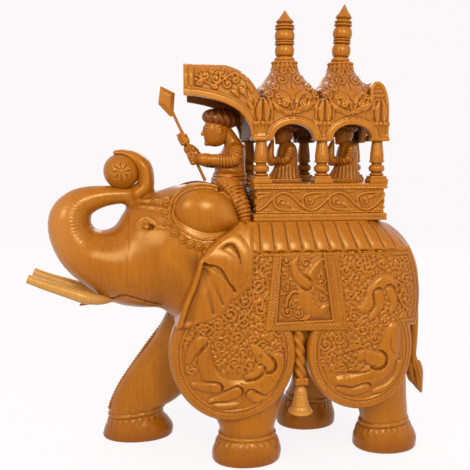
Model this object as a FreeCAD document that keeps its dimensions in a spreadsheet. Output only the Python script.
import FreeCAD, Part
import math
import os
import Sketcher
from FreeCAD import Placement, Rotation, Vector

# Carved wooden elephant with a mahout and a howdah (a canopied seat for two).
# Frame: +Z up, the elephant faces -X, its left side is -Y. The origin is on the ground, under
# the middle of the whole object.

doc = FreeCAD.newDocument("carved_elephant")

# ---------------------------------------------------------------- driving dimensions, mm
DIMENSIONS = [
    ("back_height", 230, "ground to the top of the back"),
    ("body_half_width", 62, "middle plane to the widest part of the flank"),
    ("cloth_depth", 14, "slab of a cloth lobe, measured inwards from its carved face"),
    ("cloth_proud", 4, "face of a cloth lobe stands out from the flank"),
    ("pad_length", 150, "ribbed pad under the howdah"),
    ("pad_depth", 50, "ribbed pad under the howdah"),
    ("pad_margin", 2, "pad stands out round the howdah's sides"),
    ("pad_middle", 77, "middle of the pad, lengthwise"),
    ("seat_height", 234, "ground to the flat the howdah stands on"),
    ("socket_clearance", 0.06, "radial gap round a loose peg"),
    ("glue_gap", 0.02, "radial gap round a glued peg"),
    ("foot_radius", 33, "longest radius of a foot"),
    ("ball_radius", 17.5, "ball in the trunk"),
    ("ball_x", -114, "ball centre, lengthwise"),
    ("ball_height", 281, "ball centre above the ground"),
    ("tusk_root_radius", 6.5, "tusk at the mouth"),
    ("tusk_tip_radius", 4, "tusk at its cut-off end"),
    ("tusk_spacing", 40, "between the tusks' axes"),
    ("tusk_peg_radius", 4.5, "peg in the mouth"),
    ("tusk_peg_length", 14, "peg in the mouth"),
    ("howdah_front", 9, "front edge of the howdah's boards"),
    ("howdah_length", 132, "howdah boards, lengthwise"),
    ("howdah_width", 92, "howdah boards, across"),
    ("frieze_inset", 2, "frieze block stands back from the boards"),
    ("base_board_thick", 7, "base board"),
    ("frieze_height", 23.5, "frieze block"),
    ("top_board_thick", 5.1, "top board"),
    ("dowel_radius", 4, "locating dowel"),
    ("dowel_length", 24, "locating dowel"),
    ("dowel_engagement", 12, "depth of the dowel in the pad"),
    ("dowel_spacing", 80, "between the two dowels"),
    ("pillar_height", 40.4, "top board to the roof"),
    ("pillar_radius", 6.5, "turned shaft at its top"),
    ("pillar_base_side", 18, "square block at the foot"),
    ("tenon_radius", 3, "pillar tenon"),
    ("tenon_length", 4, "pillar tenon"),
    ("pillar_front", 17.8, "front pillar row, lengthwise"),
    ("front_bay", 59.4, "front to middle pillars"),
    ("rear_bay", 55.3, "middle to rear pillars"),
    ("dome_half", 28.5, "dome's middle to the valley beside it"),
    ("pillar_row", 35, "middle plane to a row of pillars"),
    ("roof_wall_height", 50, "capitals' undersides to the valleys of the domes"),
    ("dome_height", 29, "valley to the flat of the dome's neck"),
    ("dome_neck_radius", 11.5, "dome's neck"),
    ("hood_front", -57, "front end of the front hood"),
    ("hood_top", 382, "top of the front hood"),
    ("hood_side_drop", 31, "depth of the hood's side at its front end"),
    ("hood_half_width", 40, "middle plane to the hood's side"),
    ("hood_wall", 6, "hood's top and sides"),
    ("arch_radius", 20, "arches between the pillars"),
    ("fin_thick", 13, "curved hood over the back wall"),
    ("finial_radius", 10.5, "bulbs of a finial"),
    ("front_finial_height", 49.5, "front finial above the neck"),
    ("rear_finial_height", 57.5, "rear finial above the neck"),
    ("rear_finial_lean", 3.5, "degrees, towards the tail"),
    ("finial_peg_radius", 3, "peg under a finial"),
    ("finial_peg_length", 10, "peg under a finial"),
    ("finial_gap", 0.6, "under a finial's base, so that a leaning one clears the neck"),
    ("small_peg_radius", 4, "pegs of the mahout and the tail"),
    ("tail_flat", 176, "flat on the rump that the tail is pegged into, lengthwise"),
    ("tail_peg_length", 10, "peg of the tail"),
    ("mahout_peg_length", 12, "peg of the mahout"),
    ("bell_radius", 12, "mouth of a bell"),
    ("bell_height", 27, "turned part of a bell"),
    ("bell_x", 53, "bell, lengthwise"),
    ("bell_y", 58, "middle plane to the bell's axis"),
    ("bell_pin_height", 82, "ground to the bell's pin"),
    ("bell_pin_radius", 1.2, "pin that the bell hangs from"),
    ("bell_pin_length", 12, "pin that the bell hangs from"),
    ("bell_tab_thick", 3, "flat loop on the bell's crown"),
    ("bell_slot", 4.4, "slot that the loop swings in"),
    ("spear_radius", 1.5, "spear shaft"),
    ("spear_length", 96, "whole spear"),
    ("spear_blade_length", 22, "leaf of the spear"),
    ("spear_blade_width", 15, "leaf of the spear"),
    ("spear_blade_thick", 3, "leaf of the spear"),
    ("spear_tilt", 25.5, "degrees from upright, towards the head"),
    ("spear_foot_x", -32, "lower end of the spear"),
    ("spear_foot_height", 271, "lower end of the spear"),
    ("mahout_seat_height", 262, "flat on the neck that the mahout sits on"),
    ("mahout_x", -6, "mahout's spine, lengthwise"),
    ("mahout_leg_inner", 33, "middle plane to the inside of the mahout's legs"),
    ("mahout_back_gap", 0.6, "mahout's back to the front edge of the howdah"),
    ("passenger_height", 62.5, "seated passenger with turban"),
    ("passenger_front_x", 49, "front passenger, lengthwise"),
    ("passenger_rear_x", 111.5, "rear passenger, lengthwise"),
    ("passenger_plinth", 4, "low block that a passenger sits on"),
]
sheet = doc.addObject("Spreadsheet::Sheet", "Dims")
for row, (alias, value, note) in enumerate(DIMENSIONS, start=1):
    sheet.set(f"A{row}", alias)
    sheet.set(f"B{row}", str(value))
    sheet.setAlias(f"B{row}", alias)
    sheet.set(f"C{row}", note)
doc.recompute()
size = {alias: value for alias, value, note in DIMENSIONS}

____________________

Reproduce the whole listing word for word.

▸ **Task result**:
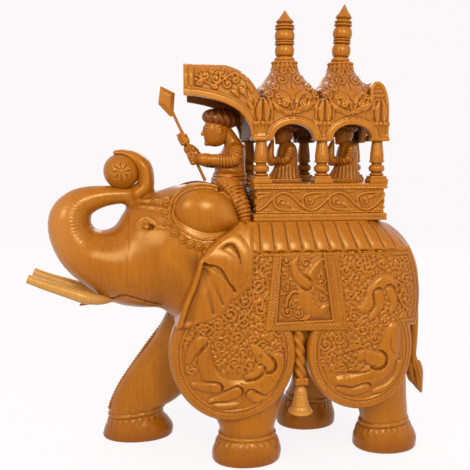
Model this object as a FreeCAD document that keeps its dimensions in a spreadsheet. Output only the Python script.
import FreeCAD, Part
import math
import os
import Sketcher
from FreeCAD import Placement, Rotation, Vector

# Carved wooden elephant with a mahout and a howdah (a canopied seat for two).
# Frame: +Z up, the elephant faces -X, its left side is -Y. The origin is on the ground, under
# the middle of the whole object.

doc = FreeCAD.newDocument("carved_elephant")

# ---------------------------------------------------------------- driving dimensions, mm
DIMENSIONS = [
    ("back_height", 230, "ground to the top of the back"),
    ("body_half_width", 62, "middle plane to the widest part of the flank"),
    ("cloth_depth", 14, "slab of a cloth lobe, measured inwards from its carved face"),
    ("cloth_proud", 4, "face of a cloth lobe stands out from the flank"),
    ("pad_length", 150, "ribbed pad under the howdah"),
    ("pad_depth", 50, "ribbed pad under the howdah"),
    ("pad_margin", 2, "pad stands out round the howdah's sides"),
    ("pad_middle", 77, "middle of the pad, lengthwise"),
    ("seat_height", 234, "ground to the flat the howdah stands on"),
    ("socket_clearance", 0.06, "radial gap round a loose peg"),
    ("glue_gap", 0.02, "radial gap round a glued peg"),
    ("foot_radius", 33, "longest radius of a foot"),
    ("ball_radius", 17.5, "ball in the trunk"),
    ("ball_x", -114, "ball centre, lengthwise"),
    ("ball_height", 281, "ball centre above the ground"),
    ("tusk_root_radius", 6.5, "tusk at the mouth"),
    ("tusk_tip_radius", 4, "tusk at its cut-off end"),
    ("tusk_spacing", 40, "between the tusks' axes"),
    ("tusk_peg_radius", 4.5, "peg in the mouth"),
    ("tusk_peg_length", 14, "peg in the mouth"),
    ("howdah_front", 9, "front edge of the howdah's boards"),
    ("howdah_length", 132, "howdah boards, lengthwise"),
    ("howdah_width", 92, "howdah boards, across"),
    ("frieze_inset", 2, "frieze block stands back from the boards"),
    ("base_board_thick", 7, "base board"),
    ("frieze_height", 23.5, "frieze block"),
    ("top_board_thick", 5.1, "top board"),
    ("dowel_radius", 4, "locating dowel"),
    ("dowel_length", 24, "locating dowel"),
    ("dowel_engagement", 12, "depth of the dowel in the pad"),
    ("dowel_spacing", 80, "between the two dowels"),
    ("pillar_height", 40.4, "top board to the roof"),
    ("pillar_radius", 6.5, "turned shaft at its top"),
    ("pillar_base_side", 18, "square block at the foot"),
    ("tenon_radius", 3, "pillar tenon"),
    ("tenon_length", 4, "pillar tenon"),
    ("pillar_front", 17.8, "front pillar row, lengthwise"),
    ("front_bay", 59.4, "front to middle pillars"),
    ("rear_bay", 55.3, "middle to rear pillars"),
    ("dome_half", 28.5, "dome's middle to the valley beside it"),
    ("pillar_row", 35, "middle plane to a row of pillars"),
    ("roof_wall_height", 50, "capitals' undersides to the valleys of the domes"),
    ("dome_height", 29, "valley to the flat of the dome's neck"),
    ("dome_neck_radius", 11.5, "dome's neck"),
    ("hood_front", -57, "front end of the front hood"),
    ("hood_top", 382, "top of the front hood"),
    ("hood_side_drop", 31, "depth of the hood's side at its front end"),
    ("hood_half_width", 40, "middle plane to the hood's side"),
    ("hood_wall", 6, "hood's top and sides"),
    ("arch_radius", 20, "arches between the pillars"),
    ("fin_thick", 13, "curved hood over the back wall"),
    ("finial_radius", 10.5, "bulbs of a finial"),
    ("front_finial_height", 49.5, "front finial above the neck"),
    ("rear_finial_height", 57.5, "rear finial above the neck"),
    ("rear_finial_lean", 3.5, "degrees, towards the tail"),
    ("finial_peg_radius", 3, "peg under a finial"),
    ("finial_peg_length", 10, "peg under a finial"),
    ("finial_gap", 0.6, "under a finial's base, so that a leaning one clears the neck"),
    ("small_peg_radius", 4, "pegs of the mahout and the tail"),
    ("tail_flat", 176, "flat on the rump that the tail is pegged into, lengthwise"),
    ("tail_peg_length", 10, "peg of the tail"),
    ("mahout_peg_length", 12, "peg of the mahout"),
    ("bell_radius", 12, "mouth of a bell"),
    ("bell_height", 27, "turned part of a bell"),
    ("bell_x", 53, "bell, lengthwise"),
    ("bell_y", 58, "middle plane to the bell's axis"),
    ("bell_pin_height", 82, "ground to the bell's pin"),
    ("bell_pin_radius", 1.2, "pin that the bell hangs from"),
    ("bell_pin_length", 12, "pin that the bell hangs from"),
    ("bell_tab_thick", 3, "flat loop on the bell's crown"),
    ("bell_slot", 4.4, "slot that the loop swings in"),
    ("spear_radius", 1.5, "spear shaft"),
    ("spear_length", 96, "whole spear"),
    ("spear_blade_length", 22, "leaf of the spear"),
    ("spear_blade_width", 15, "leaf of the spear"),
    ("spear_blade_thick", 3, "leaf of the spear"),
    ("spear_tilt", 25.5, "degrees from upright, towards the head"),
    ("spear_foot_x", -32, "lower end of the spear"),
    ("spear_foot_height", 271, "lower end of the spear"),
    ("mahout_seat_height", 262, "flat on the neck that the mahout sits on"),
    ("mahout_x", -6, "mahout's spine, lengthwise"),
    ("mahout_leg_inner", 33, "middle plane to the inside of the mahout's legs"),
    ("mahout_back_gap", 0.6, "mahout's back to the front edge of the howdah"),
    ("passenger_height", 62.5, "seated passenger with turban"),
    ("passenger_front_x", 49, "front passenger, lengthwise"),
    ("passenger_rear_x", 111.5, "rear passenger, lengthwise"),
    ("passenger_plinth", 4, "low block that a passenger sits on"),
]
sheet = doc.addObject("Spreadsheet::Sheet", "Dims")
for row, (alias, value, note) in enumerate(DIMENSIONS, start=1):
    sheet.set(f"A{row}", alias)
    sheet.set(f"B{row}", str(value))
    sheet.setAlias(f"B{row}", alias)
    sheet.set(f"C{row}", note)
doc.recompute()
size = {alias: value for alias, value, note in DIMENSIONS}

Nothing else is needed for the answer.